Sylvain De Champlain constate lui aussi que la question de la formule des frais reportés est très délicate. «Les distributeurs commencent à surveiller la question. Il est certain que les représentants qui ont des clients de 80 ans auront de plus en plus à justifier la rémunération comportant des frais reportés», ajoute le dirigeant du cabinet De Champlain Groupe financier, qui dit privilégier la rémunération par honoraires pour tous les types de clientèles.
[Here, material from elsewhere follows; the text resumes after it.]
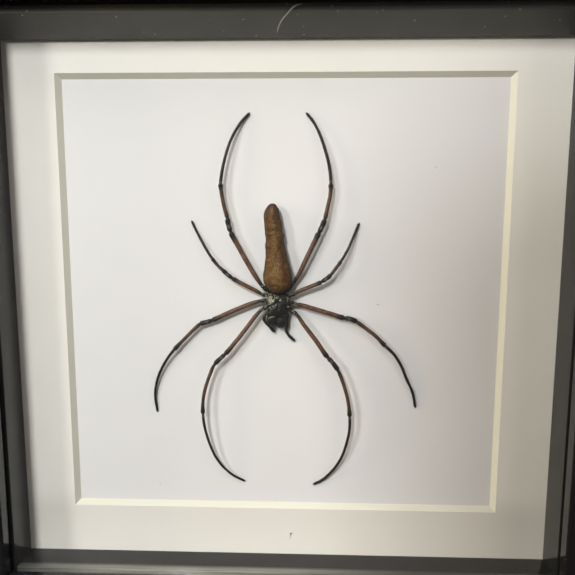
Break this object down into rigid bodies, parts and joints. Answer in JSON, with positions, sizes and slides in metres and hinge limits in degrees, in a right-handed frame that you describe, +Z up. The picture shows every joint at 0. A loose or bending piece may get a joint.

Cofondateur et président du cabinet Services financiers Planifax, Daniel Bissonnette souligne que le prolongement de l’espérance de vie complique grandement l’équation. «La plupart des gens n’entrent pas dans une maison de retraite à 65 ans. À 65 ans, l’espérance de vie est de 82 ans chez les hommes et de 87 ans chez les femmes», rappelle-t-il, prévenant contre des solutions uniques qui seraient arbitraires à l’égard des têtes blanches et grises.

Daniel Bissonnette évoque une solution qui pourrait satisfaire tout le monde, y compris les jeunes représentants qui ont besoin des commissions liées aux FAR pour démarrer leur pratique professionnelle : l’intégration par les manufacturiers d’une garantie d’annulation des frais reportés en cas de décès du titulaire de ce type de fonds.